Technical illustrators often use an axonometric projection when producing exploded views of architectural environments to eliminate perspective distortions. Our system generates an axonometric view by replacing the original application's projection matrix with its own axonometric projection. The system allows users to interactively adjust the viewpoint using an ArcBall interface [10]. To allow such control, the system locates the viewing transformations in the transformation matrix stack of the original application and replaces them with its own collection of transformations. The system assumes the application first sets up the viewing transformation for the environment; subsequent changes to the modelview stack represent relative motions of other graphical elements (such as players, objects, and overlays). Thus, the system can change the viewpoint by replacing the very first matrix placed on the OpenGL modelview stack. When nonenvironmental graphical elements (such as players and objects) are drawn, it uses the inverse of the environment's original projection matrix to place them correctly relative to the new axonometric view.

To ensure each playback stream draws only the geometry associated with a single story, the system inserts two OpenGL clipping planes into the graphics stream just before the environment geometry. One is placed immediately below the ceiling of the current story so it clips all geometry above it. Similarly, the other one is placed right below the previous ceiling so it clips all geometry below it. The results of these transformations are shown in Figure 2.

By interactively adjusting separation distance, users quickly see how the stories fit together and connect with one another in another form of interaction that helps reveal the 3D structure of the architectural environment.

Back to Top

Assumptions

Although retrofitting existing applications noninvasively is a strength of this approach, it is also a limitation. In particular, it requires that the system analyze the environment at a very low level while making several assumptions about the semantics of the OpenGL stream issued by the original application. It also affects the performance of the application. For example, for each story at which the system splits, the system must resend all of the graphics primitives to the graphics card. Also, as noted in [8], for many applications, like Quake III, some of the rendering optimizations traditionally used must first be disabled.
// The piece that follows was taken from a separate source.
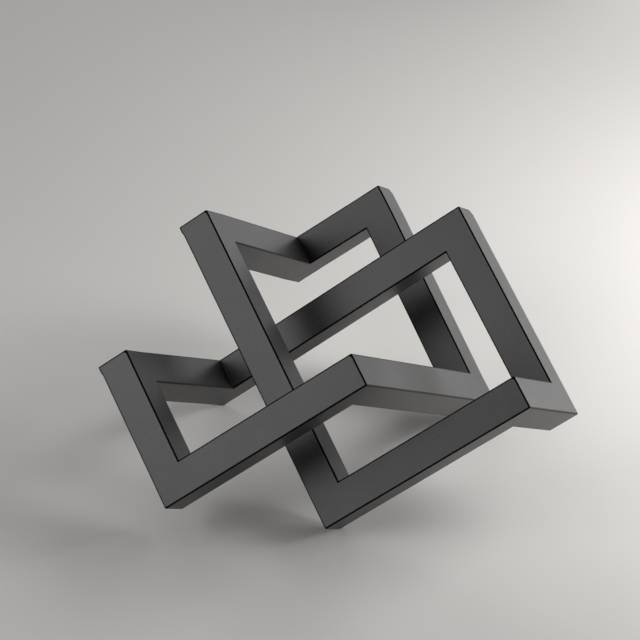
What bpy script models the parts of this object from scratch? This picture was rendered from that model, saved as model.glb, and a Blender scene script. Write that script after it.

To maintain interactivity, the system makes use of a cluster of machines with graphics boards, with each machine rendering a single story. This approach mitigates the performance decrease caused by the extra rendering load.

When many players interact simultaneously in, say, a large gaming environment, the action can be difficult for them, as well as for any spectators, to follow, even though everything is visible in the exploded view. A combination of geometric and semantic simplification would greatly increase the ability of players and spectators alike to understand the environment. For example, players appear quite small when the entire map is shown; they could be simplified or even "iconified" without sacrificing much semantic content. The movement of players could also be displayed in the exploded view to give all viewers a sense of how they are moving through and using different aspects of the environment (such as power-ups and weapons in games like Quake III), as shown in Figure 3.

Back to Top

Conclusion

Our aim is not simply to argue that noninvasive techniques should be used when exploded views might be useful, but to demonstrate a compelling new visualization technique for architectural environments. Application writers have access to higher-level semantic knowledge about these environments, including the locations of the ceilings and the viewing parameters. Access to such information would make it much easier to build our exploded-view visualization technique into the original application, as well as to use level of detail, or geometric and texture simplification, and provide semantic information to help users understand the environment. We thus hope to encourage designers of future systems to incorporate such visualizations directly into their applications.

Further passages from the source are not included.